Usage in the industry is still evolving. Some teams treat sandboxing as a runtime isolation boundary, while others include policy enforcement, syscall filtering, and per-task network rules under the same term. For governance, the practical question is whether the sandbox meaningfully reduces blast radius for an AI agent that can write code, call tools, or interact with internal systems. The concept aligns closely with NIST Cybersecurity Framework 2.0 thinking around limiting impact, but it is narrower than a full zero trust design.

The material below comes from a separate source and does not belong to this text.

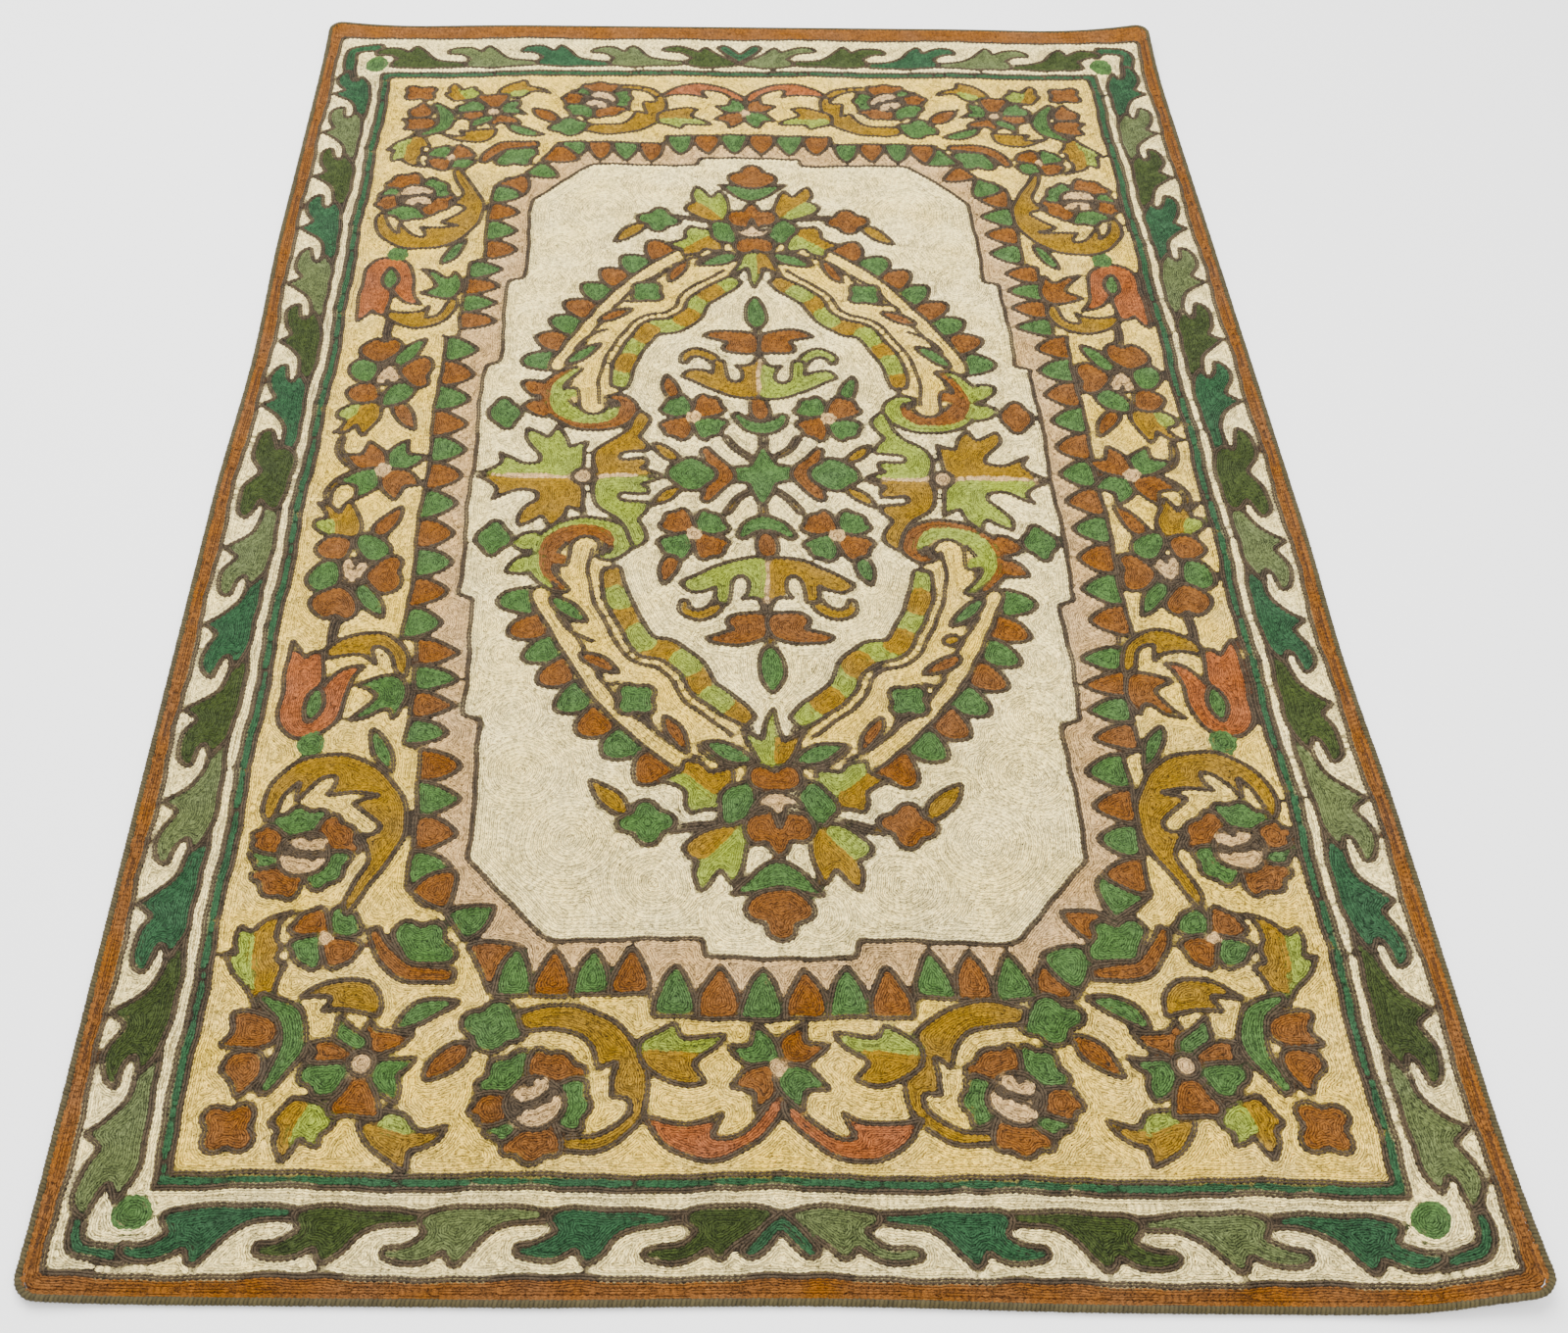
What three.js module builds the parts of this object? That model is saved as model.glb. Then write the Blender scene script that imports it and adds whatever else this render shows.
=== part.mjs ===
// A hand-made rug of chain stitch, lying flat on a floor. It is one cotton cloth, worked all over in
// wool, with a thick overcast edge of wool along each of its four sides. Its corners curl up a
// little, its sides are not quite straight, and its stitches are too small to stand in these solids.
// Millimetres, +Z up, origin on the floor under the middle of the rug, +Y away from the viewer.
import * as THREE from 'three';

// Driving dimensions
const WIDTH = 910;                 // over the overcast edges, along X
const LENGTH = 1440;               // over the overcast edges, along Y
const CLOTH_THICKNESS = 4.6;       // the canvas and the wool worked on it
const EDGE_WIDTH = 5.5;            // an overcast edge, seen from above
const EDGE_HEIGHT = 5.6;           // it stands a little proud of the cloth
const PART_GAP = 0.3;              // between pieces that lie against each other
const CORNER_RADIUS = 17;          // of the whole rug, seen from above

// How high each corner curls up, and how far the curl reaches, measured along both sides together.
const CORNER_CURLS = [
  { corner: 'front_left', sideX: -1, sideY: -1, rise: 5, reach: 95 },
  { corner: 'front_right', sideX: 1, sideY: -1, rise: 14, reach: 150 },
  { corner: 'back_left', sideX: -1, sideY: 1, rise: 9, reach: 125 },
  { corner: 'back_right', sideX: 1, sideY: 1, rise: 14, reach: 140 },
];

// Where a side runs inside the true rectangle: at is a place along the side, depth how far in.
const SIDE_DRAWS = {
  left: [{ at: 140, depth: 4, halfLength: 190 }],
  right: [{ at: -210, depth: 3, halfLength: 150 }],
  front: [{ at: 455, depth: 7, halfLength: 95 }, { at: 20, depth: 2.5, halfLength: 190 }],
  back: [{ at: -455, depth: 7, halfLength: 230 }, { at: 455, depth: 5, halfLength: 230 }],
};
const DRAW_REACH = 190;            // how far into the cloth a drawn-in side is felt

// How finely the cloth and its edges are divided
const MIDDLE_STEPS_X = 10;
const MIDDLE_STEPS_Y = 16;
const END_LENGTH = 130;            // the stretch beside each corner, divided more finely
const END_STEPS = 5;
const CORNER_STEPS = 4;
const EDGE_SIDES = 8;

const HALF_X = WIDTH / 2;
const HALF_Y = LENGTH / 2;

const CLOTH_LOOK = { color: 0xcfb98c, roughness: 0.95, metalness: 0 };
const EDGE_LOOK = { color: 0x6f6552, roughness: 0.95, metalness: 0 };

// The four sides: the way each one faces, the way it runs, and its two half sizes.
const SIDES = [
  { name: 'right', out: [1, 0], run: [0, 1], halfRun: HALF_Y, halfOut: HALF_X, steps: MIDDLE_STEPS_Y },
  { name: 'back', out: [0, 1], run: [-1, 0], halfRun: HALF_X, halfOut: HALF_Y, steps: MIDDLE_STEPS_X },
  { name: 'left', out: [-1, 0], run: [0, -1], halfRun: HALF_Y, halfOut: HALF_X, steps: MIDDLE_STEPS_Y },
  { name: 'front', out: [0, -1], run: [1, 0], halfRun: HALF_X, halfOut: HALF_Y, steps: MIDDLE_STEPS_X },
];

// Rises smoothly from 0 to 1 as t does.
function smooth(t) {
  const share = Math.min(Math.max(t, 0), 1);
  return share * share * (3 - 2 * share);
}

// How far a side is drawn in at one place along it: a smooth bump for each row of its table.
function drawnIn(rows, along) {
  return rows.reduce((sum, row) => sum + row.depth * smooth(1 - Math.abs(along - row.at) / row.halfLength), 0);
}

// A point of the true rectangle, moved in with the sides near it.
function uneven(x, y) {
  const feelX = smooth(1 - (HALF_X - Math.abs(x)) / DRAW_REACH);
  const feelY = smooth(1 - (HALF_Y - Math.abs(y)) / DRAW_REACH);
  const drawX = drawnIn(x < 0 ? SIDE_DRAWS.left : SIDE_DRAWS.right, y);
  const drawY = drawnIn(y < 0 ? SIDE_DRAWS.front : SIDE_DRAWS.back, x);
  return [x - Math.sign(x) * drawX * feelX, y - Math.sign(y) * drawY * feelY];
}

// How high the underside is off the floor: nothing over most of the rug, then up at each corner.
function liftAt(x, y) {
  return CORNER_CURLS.reduce((sum, curl) => {
    const away = (HALF_X - curl.sideX * x) + (HALF_Y - curl.sideY * y);
    return sum + curl.rise * Math.max(0, 1 - away / curl.reach) ** 2;
  }, 0);
}

// A point of the flat, true rug at a height over its underside, in the shape in which the rug lies.
function laid(x, y, height) {
  const [px, py] = uneven(x, y);
  return [px, py, liftAt(px, py) + height];
}

// Places along a straight stretch, closer together at its two ends.
function straightPlaces(half, middleSteps) {
  const inner = half - END_LENGTH;
  const places = [];
  for (let i = -END_STEPS; i < 0; i++) places.push(-inner + END_LENGTH * i / END_STEPS);
  for (let i = 0; i <= middleSteps; i++) places.push(-inner + 2 * inner * i / middleSteps);
  for (let i = 1; i <= END_STEPS; i++) places.push(inner + END_LENGTH * i / END_STEPS);
  return places;
}

// The same, with the rounded corner's places beyond each end.
function clothPlaces(half, radius, middleSteps) {
  const places = straightPlaces(half - radius, middleSteps);
  for (let i = 1; i <= CORNER_STEPS; i++) {
    const place = half - radius + radius * i / CORNER_STEPS;
    places.push(place);
    places.unshift(-place);
  }
  return places;
}

// Rounds a rectangle's corners: each corner's square is carried to a quarter of a disc.
function roundedCorner(x, y, halfX, halfY, radius) {
  const insideX = (Math.abs(x) - (halfX - radius)) / radius;
  const insideY = (Math.abs(y) - (halfY - radius)) / radius;
  if (insideX <= 0 || insideY <= 0) return [x, y];
  const discX = insideX * Math.sqrt(1 - insideY * insideY / 2);
  const discY = insideY * Math.sqrt(1 - insideX * insideX / 2);
  return [
    Math.sign(x) * (halfX - radius + discX * radius),
    Math.sign(y) * (halfY - radius + discY * radius),
  ];
}

function closedGeometry(points, triangles) {
  const geometry = new THREE.BufferGeometry();
  geometry.setAttribute('position', new THREE.Float32BufferAttribute(points.flat(), 3));
  geometry.setIndex(triangles.flat());
  geometry.computeVertexNormals();
  return geometry;
}

// The worked cloth: one grid for its face, one for its underside, and a wall round the two.
function clothGeometry() {
  const inset = EDGE_WIDTH + PART_GAP;
  const radius = CORNER_RADIUS - inset;
  const xs = clothPlaces(HALF_X - inset, radius, MIDDLE_STEPS_X);
  const ys = clothPlaces(HALF_Y - inset, radius, MIDDLE_STEPS_Y);
  const points = [];
  for (const height of [0, CLOTH_THICKNESS]) {
    for (const y of ys) {
      for (const x of xs) {
        const [roundX, roundY] = roundedCorner(x, y, HALF_X - inset, HALF_Y - inset, radius);
        points.push(laid(roundX, roundY, height));
      }
    }
  }
  const lastColumn = xs.length - 1;
  const lastRow = ys.length - 1;
  const under = (column, row) => row * xs.length + column;
  const face = (column, row) => points.length / 2 + under(column, row);
  const triangles = [];
  const quad = (a, b, c, d) => triangles.push([a, b, c], [a, c, d]);
  const wall = (c0, r0, c1, r1) => quad(under(c0, r0), under(c1, r1), face(c1, r1), face(c0, r0));
  for (let r = 0; r < lastRow; r++) {
    for (let c = 0; c < lastColumn; c++) {
      quad(face(c, r), face(c + 1, r), face(c + 1, r + 1), face(c, r + 1));
      quad(under(c, r), under(c, r + 1), under(c + 1, r + 1), under(c + 1, r));
    }
  }
  for (let c = 0; c < lastColumn; c++) {
    wall(c, 0, c + 1, 0);
    wall(c + 1, lastRow, c, lastRow);
  }
  for (let r = 0; r < lastRow; r++) {
    wall(lastColumn, r, lastColumn, r + 1);
    wall(0, r + 1, 0, r);
  }
  return closedGeometry(points, triangles);
}

// The line that one overcast edge follows: an eighth of a turn round the corner at each end, and
// straight between. along runs with the side, away is the distance from the rug's middle, and turn
// is how far the edge has turned from facing straight out.
function edgeLine(side) {
  const radius = CORNER_RADIUS - EDGE_WIDTH / 2;
  const straight = side.halfRun - CORNER_RADIUS;
  const centre = side.halfOut - CORNER_RADIUS;
  const mitre = Math.PI / 4 - PART_GAP / 2 / radius;
  const bend = (end, turn) => ({
    along: end + radius * Math.sin(turn),
    away: centre + radius * Math.cos(turn),
    turn,
  });
  const line = [];
  for (let i = CORNER_STEPS; i > 0; i--) line.push(bend(-straight, -mitre * i / CORNER_STEPS));
  for (const place of straightPlaces(straight, side.steps)) {
    line.push({ along: place, away: centre + radius, turn: 0 });
  }
  for (let i = 1; i <= CORNER_STEPS; i++) line.push(bend(straight, mitre * i / CORNER_STEPS));
  return line;
}

// One overcast edge: an oval section, flat above and below, carried along its side.
function edgeGeometry(side) {
  const line = edgeLine(side);
  const halfSector = Math.PI / EDGE_SIDES;
  const points = [];
  for (const { along, away, turn } of line) {
    for (let k = 0; k < EDGE_SIDES; k++) {
      const angle = (2 * k + 1) * halfSector;
      const outward = EDGE_WIDTH / 2 * Math.cos(angle) / Math.cos(halfSector);
      const height = EDGE_HEIGHT / 2 * (1 + Math.sin(angle) / Math.cos(halfSector));
      const u = along + outward * Math.sin(turn);
      const v = away + outward * Math.cos(turn);
      points.push(laid(side.run[0] * u + side.out[0] * v, side.run[1] * u + side.out[1] * v, height));
    }
  }
  const triangles = [];
  for (let i = 0; i < line.length - 1; i++) {
    for (let k = 0; k < EDGE_SIDES; k++) {
      const a = i * EDGE_SIDES + k;
      const b = i * EDGE_SIDES + (k + 1) % EDGE_SIDES;
      triangles.push([a, a + EDGE_SIDES, b + EDGE_SIDES], [a, b + EDGE_SIDES, b]);
    }
  }
  const end = (line.length - 1) * EDGE_SIDES;
  for (let k = 1; k < EDGE_SIDES - 1; k++) {
    triangles.push([0, k, k + 1], [end, end + k + 1, end + k]);
  }
  return closedGeometry(points, triangles);
}

function namedMesh(name, geometry, look) {
  const mesh = new THREE.Mesh(geometry, new THREE.MeshStandardMaterial(look));
  mesh.name = name;
  return mesh;
}

const rug = new THREE.Group();
rug.add(namedMesh('worked_cloth', clothGeometry(), CLOTH_LOOK));
for (const side of SIDES) rug.add(namedMesh(`overcast_edge_${side.name}`, edgeGeometry(side), EDGE_LOOK));

export default rug;
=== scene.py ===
import math

import bpy
import numpy as np
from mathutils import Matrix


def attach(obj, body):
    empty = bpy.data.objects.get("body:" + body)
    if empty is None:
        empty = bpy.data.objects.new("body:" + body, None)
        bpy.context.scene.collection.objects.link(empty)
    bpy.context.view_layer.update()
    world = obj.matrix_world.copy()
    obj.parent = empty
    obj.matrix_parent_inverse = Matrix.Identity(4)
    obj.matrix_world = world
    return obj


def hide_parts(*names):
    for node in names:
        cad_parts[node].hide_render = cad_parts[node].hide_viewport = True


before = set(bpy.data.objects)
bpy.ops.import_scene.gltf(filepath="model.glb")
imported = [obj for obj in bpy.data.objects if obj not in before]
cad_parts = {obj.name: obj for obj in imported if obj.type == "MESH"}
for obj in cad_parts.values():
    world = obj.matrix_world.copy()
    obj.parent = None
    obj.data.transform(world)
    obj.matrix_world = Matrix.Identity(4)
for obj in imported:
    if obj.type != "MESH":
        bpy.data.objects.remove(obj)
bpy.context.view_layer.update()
MM = 0.001

# The camera looks down on the rug from just beyond its front edge, as someone does who
# stands at the rug and holds a camera at waist height.
CAMERA_PLACE = (-0.072, -1.091, 1.014)
CAMERA_TURN = (39.93, -0.40, 0.34)
CAMERA_LENS = 39.71
CAMERA_SHIFT = (0.0721, 0.0135)

camera_data = bpy.data.cameras.new("camera")
camera_data.lens = CAMERA_LENS
camera_data.shift_x, camera_data.shift_y = CAMERA_SHIFT
camera = bpy.data.objects.new("camera", camera_data)
camera.location = CAMERA_PLACE
camera.rotation_euler = [math.radians(angle) for angle in CAMERA_TURN]
bpy.context.collection.objects.link(camera)
bpy.context.scene.camera = camera

# The design is drawn on the canvas before any stitch is worked. Every motif is drawn from given places
# and sizes, in millimetres, and laid out from the middle of the rug: first the
# borders, then the toothed field, the flowers on the gold ground, and the medallion.


def cubics(start, end, slope, next_slope, steps):
    """A cubic from each start to its end, which leaves with one slope and arrives with the next:
    (2t^3 - 3t^2 + 1) start + (t^3 - 2t^2 + t) slope + (3t^2 - 2t^3) end + (t^3 - t^2) next slope."""
    t = (np.arange(steps) / steps)[None, :, None]
    curve = ((2 * t**3 - 3 * t**2 + 1) * start + (t**3 - 2 * t**2 + t) * slope
             + (3 * t**2 - 2 * t**3) * end + (t**3 - t**2) * next_slope)
    return curve.reshape(-1, 2)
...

The most common misapplication is treating a sandbox as proof that an agent is safe, which occurs when teams allow broad credentials, shared mounts, or unrestricted egress inside an otherwise isolated runtime.

Examples and Use Cases

Implementing sandbox containment rigorously often introduces workflow friction, requiring organisations to balance agent autonomy and developer speed against tighter execution controls.

An AI coding agent is allowed to edit files in a temporary workspace, but cannot reach production repositories or read long-lived credentials from the host.

A build-time agent can execute tests and package dependencies, yet outbound network access is limited to approved package registries and internal artifact services.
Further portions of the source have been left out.